The British pound extended its bullish breakout after Bank of England Governor Mark Carney announced the central bank will trim mortgage incentives in favour of kick-starting the small business sector.

The BOE’s Fund for Lending initiative was launched in June 2012 to help homeowners and businesses rebound from the financial crisis. The plan extended cheap finance to banks in order to encourage lending and promote recovery in the housing sector. In response, the residential real estate market has been expanding at a torrid pace, with new home volumes gaining 19 percent in the third quarter. With the housing market secured, the Fund for Lending initiative will be available only to small- and medium-sized enterprises.

Pound sterling took advantage of the greenback’s idleness amid Thanksgiving, soaring 49 pips to 1.6336. The pair has advanced more than 7.2 percent over the past six months, making the British pound the strongest performing developed-nation currency during that period. The pound is coming off its strongest rally since January after government data confirmed the UK economy expanded 0.8 percent last quarter, matching initial estimates.

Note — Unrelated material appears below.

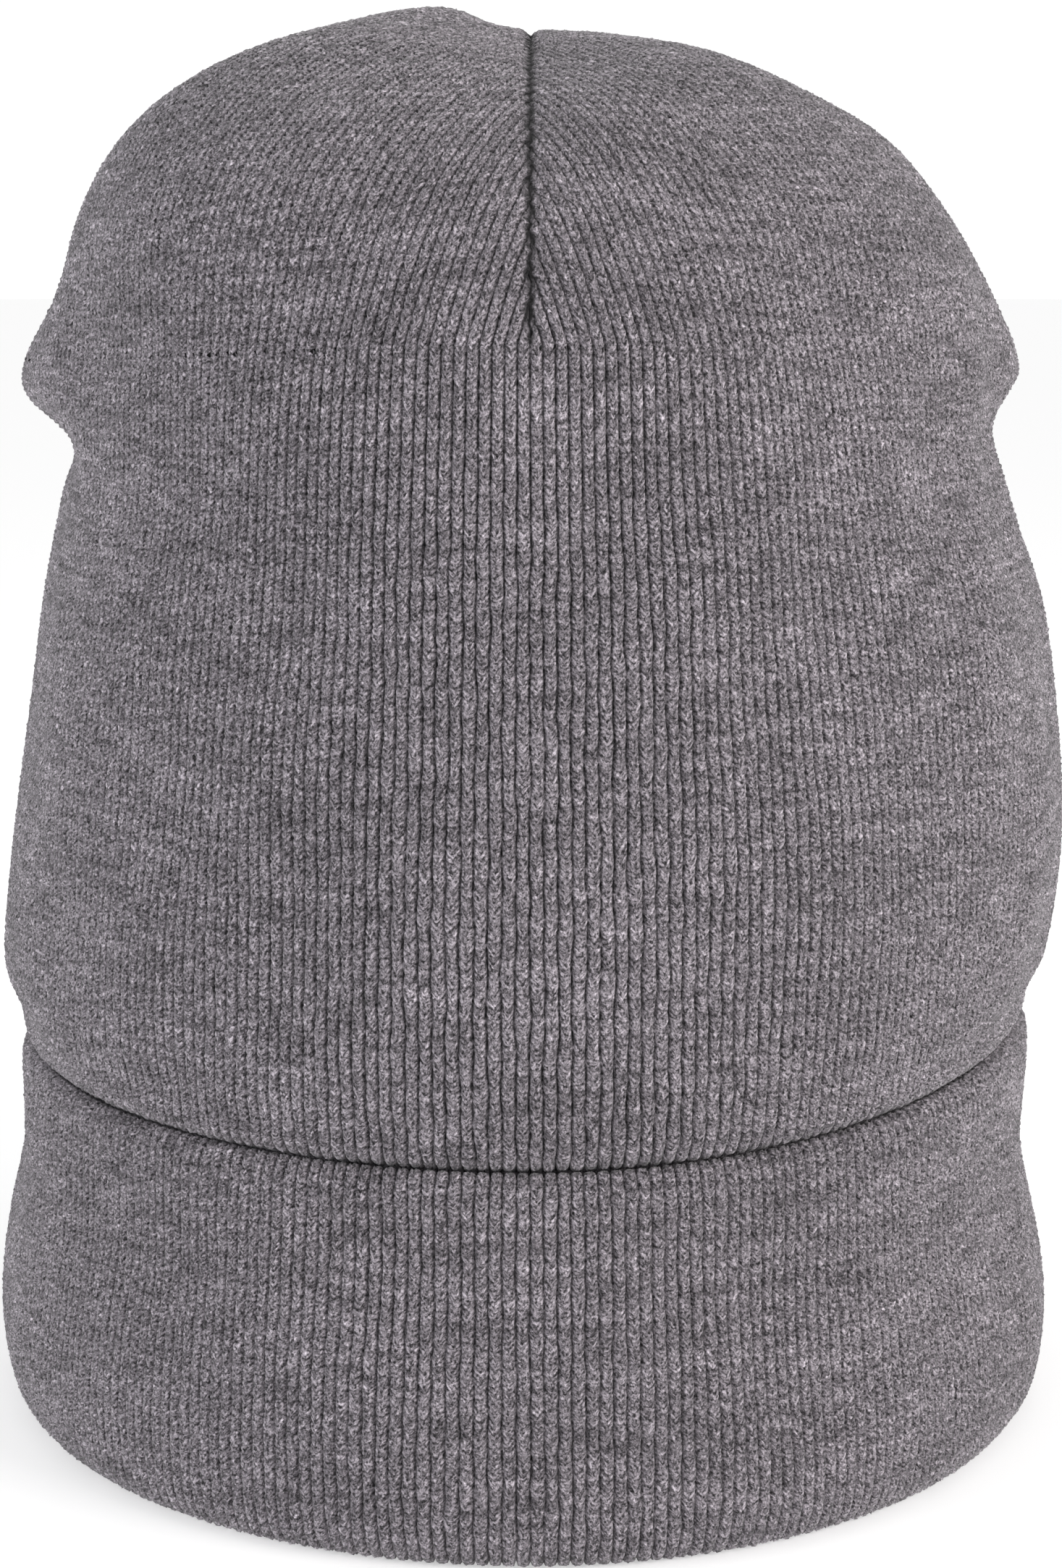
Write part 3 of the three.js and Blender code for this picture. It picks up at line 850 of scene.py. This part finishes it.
def lining(material):
    low = np.interp(LINING_LIFT, STATIONS, CLIMB)
    count = int(-low / PLAIN_ROW)
    distance = np.linspace(low, 0, count + 1)
    points, fabric = body_grid(PLAIN_COLUMNS, PLAIN_PROFILE, distance, np.arange(count + 1) * 2, 0,
                               lining_face_depth, False, True)
    back = back_grid(0, RIBS, low, 0, 2 * RIBS + 1, LINING_BACK_ROWS, lining_depth, False)
    body = ring_piece("knit_lining_body", "lining_body", points, fabric, back, material)
    return [body] + crown(PLAIN_COLUMNS, PLAIN_PROFILE, LINING_CROWN_ROW, lining_face_depth,
                          lining_depth, False, CREASE_DEPTH / 2, material)


def ring_piece(name, replaced, points, fabric, back, material):
    """A solid that closes on itself round the head, cut where its first and last column meet."""
    face = cut_panel(points, fabric, 0, points.shape[1] - 1)
    return knit_piece(name, replaced, face, back, 4, True, material)


# ---- Cuff ----

CUFF_REACH = 6  # the line that its ribs are spread over lies this far out from the tube
CUFF_LEVEL = 1  # and at this height
CUFF_STEPS = 1200  # of the fine centre line
CUFF_SLIM_FROM = 4
CUFF_WANDER = 0.7
CUFF_WANDER_SHIFT = 40  # in ribs, so that its grooves go another way than the body's
CUFF_WANDER_STRETCH = 1.3
CUFF_WANDER_START = (0, 12)
CUFF_WAVE_HEIGHT = 0.35
CUFF_WAVE_START = (8, 26)
CUFF_WAVE_END = (18, 6)  # before the end of its face
BODY_LEVEL = -60  # a distance from the dart tips at which the grooves are as deep as the body's
HIDDEN_LAYER_ROWS = 12
HIDDEN_BACK_GRID = (161, 8)
HIDDEN_RIB_DEPTH = 0.5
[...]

The pound’s European rival, the euro, was unable to sustain its intraday rally despite several upbeat indicators from Germany and the broader currency region. Germany’s Consumer Price Index rose 1.3 percent from a year-ago, exceeding estimates. Euro area business sentiment also exceeded estimates, led by growing optimism in services and industry. The EURGBP fell 9 pips to 0.8325 in North American trade.

Britain’s recovery has been one of the top newsmakers of the year, as the service, manufacturing and residential housing markets continue to expand. According to the Organisation for Economic Cooperation and Development, the UK economy is on pace to grow 1.4 percent this year and 2.4 percent next year, higher than initial forecasts of 0.8 percent and 2.2 percent, respectively. The Paris-based organization cut its growth forecast for the global economy to 2.7 percent this year and 3.6 percent next year, compared to initial estimates of 3.6 percent and 4 percent, respectively.